Aim of the exercise: Reproduce precisely the lines between the start of the data below and the line with "obj.parent = None", both included.
+--
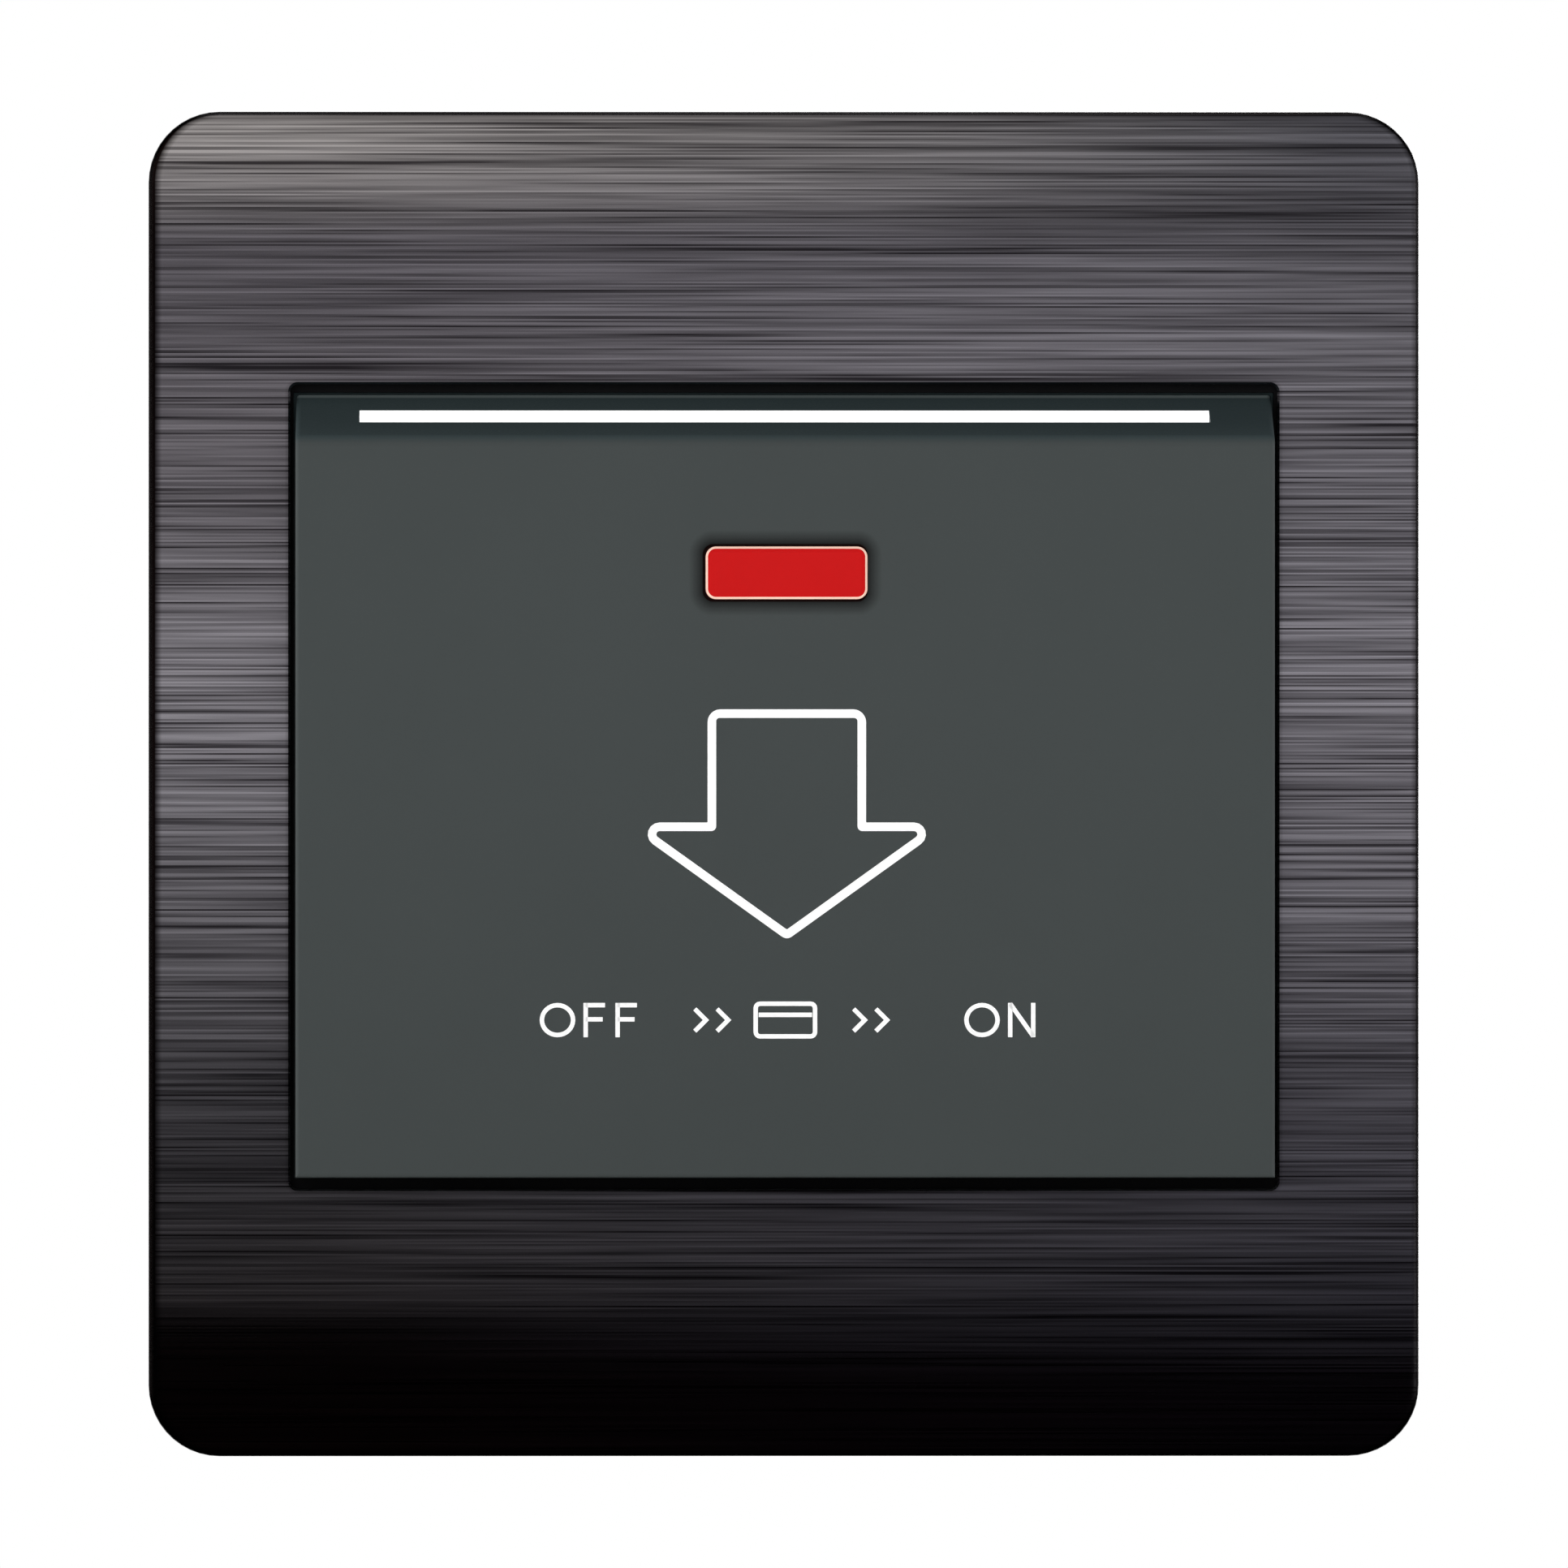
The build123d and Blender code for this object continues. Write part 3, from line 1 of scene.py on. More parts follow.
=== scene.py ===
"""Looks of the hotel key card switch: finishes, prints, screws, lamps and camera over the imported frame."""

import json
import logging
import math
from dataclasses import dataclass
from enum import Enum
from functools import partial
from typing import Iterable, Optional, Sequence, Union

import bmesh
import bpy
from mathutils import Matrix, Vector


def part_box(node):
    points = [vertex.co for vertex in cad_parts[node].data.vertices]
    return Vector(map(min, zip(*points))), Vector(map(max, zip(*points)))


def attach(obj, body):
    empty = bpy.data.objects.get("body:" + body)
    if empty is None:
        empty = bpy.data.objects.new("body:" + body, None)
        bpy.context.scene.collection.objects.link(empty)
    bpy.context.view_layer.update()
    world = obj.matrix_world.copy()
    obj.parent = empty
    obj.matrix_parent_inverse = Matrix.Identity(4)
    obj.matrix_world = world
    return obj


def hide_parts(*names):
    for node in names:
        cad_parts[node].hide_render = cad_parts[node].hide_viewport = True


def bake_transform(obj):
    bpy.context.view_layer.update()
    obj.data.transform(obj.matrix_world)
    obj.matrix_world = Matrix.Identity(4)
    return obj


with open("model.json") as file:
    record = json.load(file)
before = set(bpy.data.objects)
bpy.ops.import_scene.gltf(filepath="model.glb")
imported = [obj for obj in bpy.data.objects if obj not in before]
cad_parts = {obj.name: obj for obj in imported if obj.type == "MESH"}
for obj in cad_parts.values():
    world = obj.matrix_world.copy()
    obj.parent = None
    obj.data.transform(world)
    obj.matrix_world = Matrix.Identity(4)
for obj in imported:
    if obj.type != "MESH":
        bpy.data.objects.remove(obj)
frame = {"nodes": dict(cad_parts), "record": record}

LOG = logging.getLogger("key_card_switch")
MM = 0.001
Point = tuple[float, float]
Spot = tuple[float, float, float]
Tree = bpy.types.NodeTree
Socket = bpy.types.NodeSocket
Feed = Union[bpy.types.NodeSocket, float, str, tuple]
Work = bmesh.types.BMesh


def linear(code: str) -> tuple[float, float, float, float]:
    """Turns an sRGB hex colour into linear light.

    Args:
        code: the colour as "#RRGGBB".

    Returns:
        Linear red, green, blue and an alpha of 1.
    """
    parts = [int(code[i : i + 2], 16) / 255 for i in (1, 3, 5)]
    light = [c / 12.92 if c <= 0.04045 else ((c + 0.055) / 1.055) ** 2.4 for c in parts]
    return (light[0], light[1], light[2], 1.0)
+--
Response to this task:
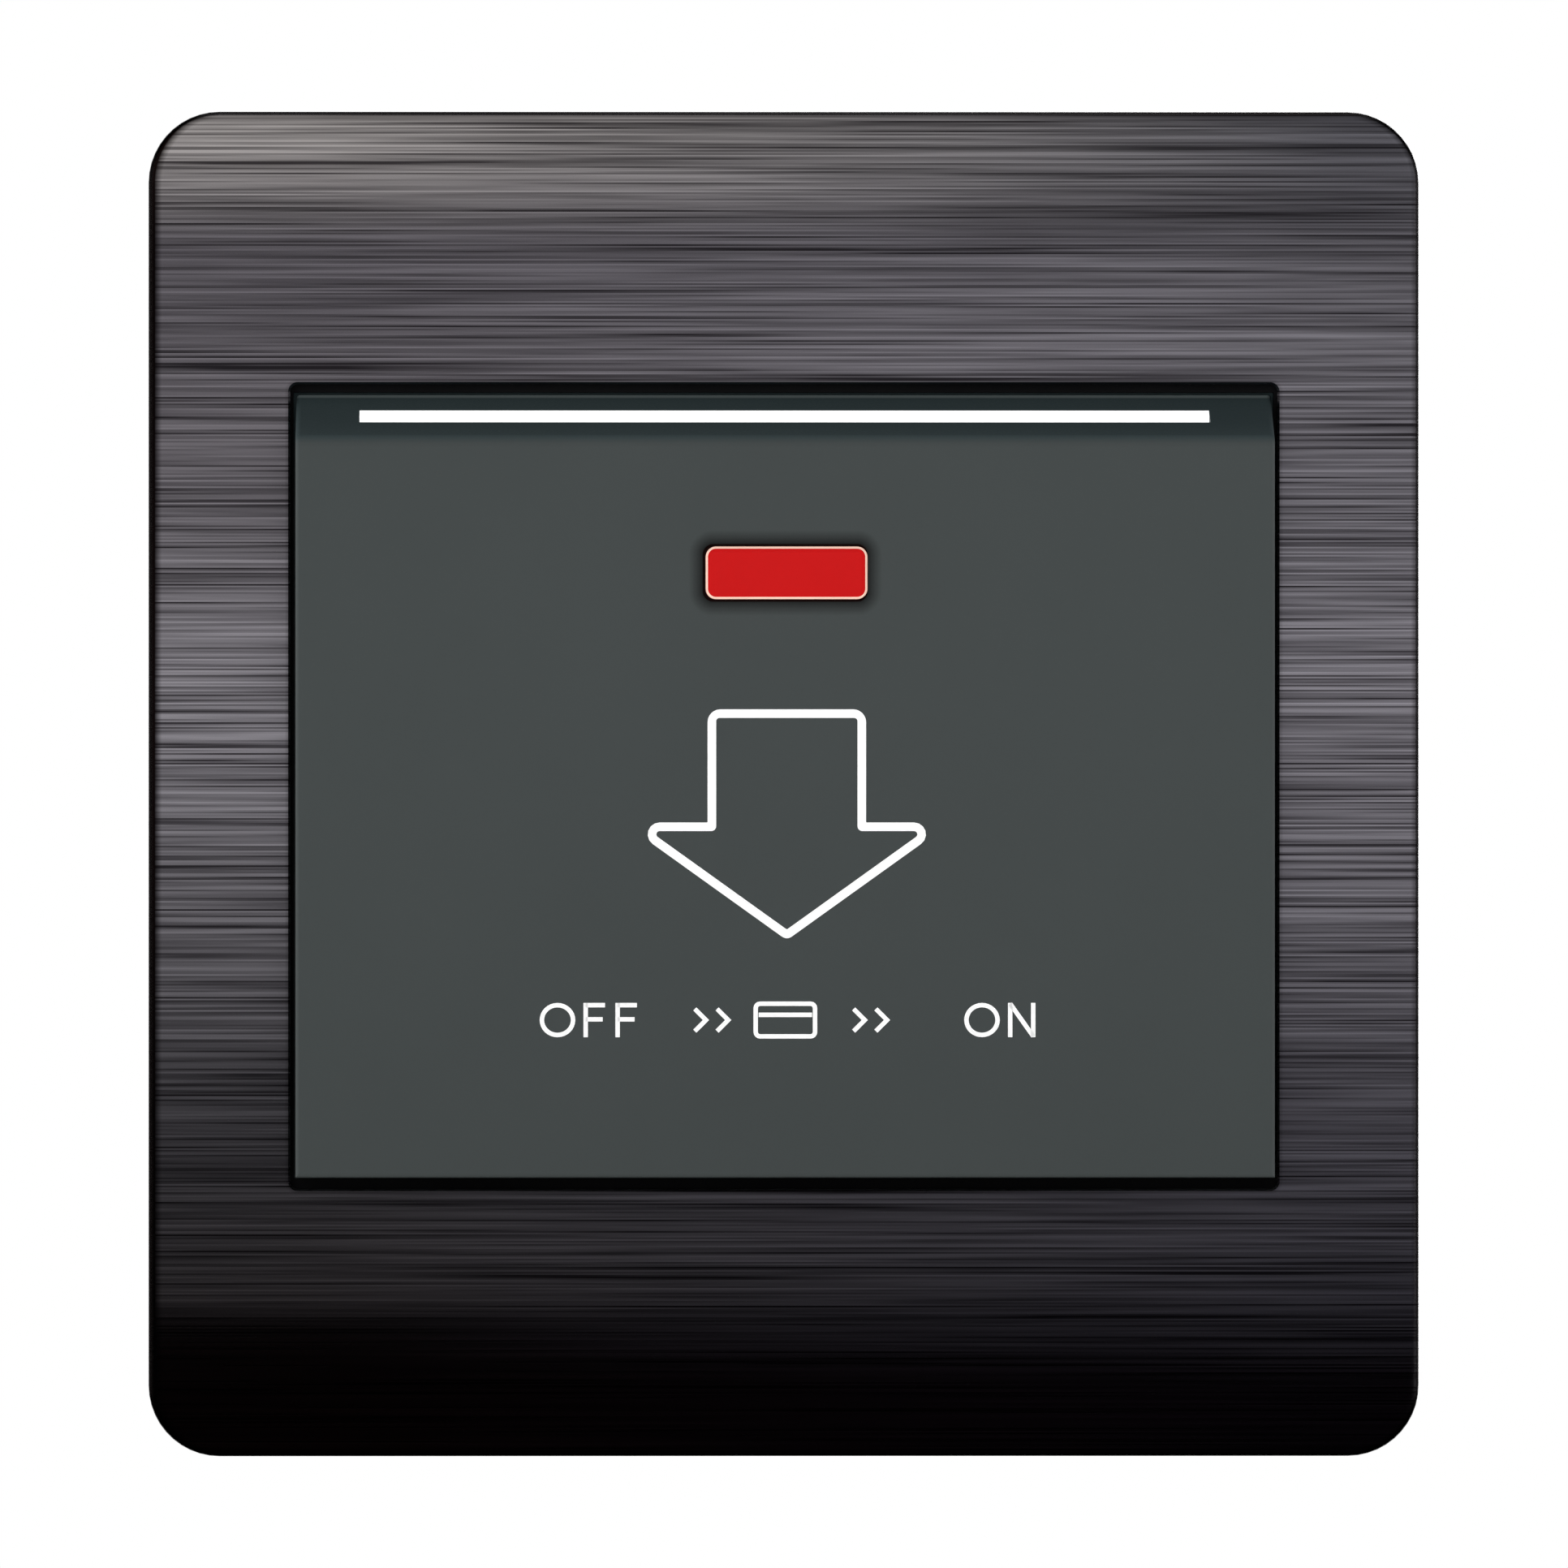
The build123d and Blender code for this object continues. Write part 3, from line 1 of scene.py on. More parts follow.
=== scene.py ===
"""Looks of the hotel key card switch: finishes, prints, screws, lamps and camera over the imported frame."""

import json
import logging
import math
from dataclasses import dataclass
from enum import Enum
from functools import partial
from typing import Iterable, Optional, Sequence, Union

import bmesh
import bpy
from mathutils import Matrix, Vector


def part_box(node):
    points = [vertex.co for vertex in cad_parts[node].data.vertices]
    return Vector(map(min, zip(*points))), Vector(map(max, zip(*points)))


def attach(obj, body):
    empty = bpy.data.objects.get("body:" + body)
    if empty is None:
        empty = bpy.data.objects.new("body:" + body, None)
        bpy.context.scene.collection.objects.link(empty)
    bpy.context.view_layer.update()
    world = obj.matrix_world.copy()
    obj.parent = empty
    obj.matrix_parent_inverse = Matrix.Identity(4)
    obj.matrix_world = world
    return obj


def hide_parts(*names):
    for node in names:
        cad_parts[node].hide_render = cad_parts[node].hide_viewport = True


def bake_transform(obj):
    bpy.context.view_layer.update()
    obj.data.transform(obj.matrix_world)
    obj.matrix_world = Matrix.Identity(4)
    return obj


with open("model.json") as file:
    record = json.load(file)
before = set(bpy.data.objects)
bpy.ops.import_scene.gltf(filepath="model.glb")
imported = [obj for obj in bpy.data.objects if obj not in before]
cad_parts = {obj.name: obj for obj in imported if obj.type == "MESH"}
for obj in cad_parts.values():
    world = obj.matrix_world.copy()
    obj.parent = None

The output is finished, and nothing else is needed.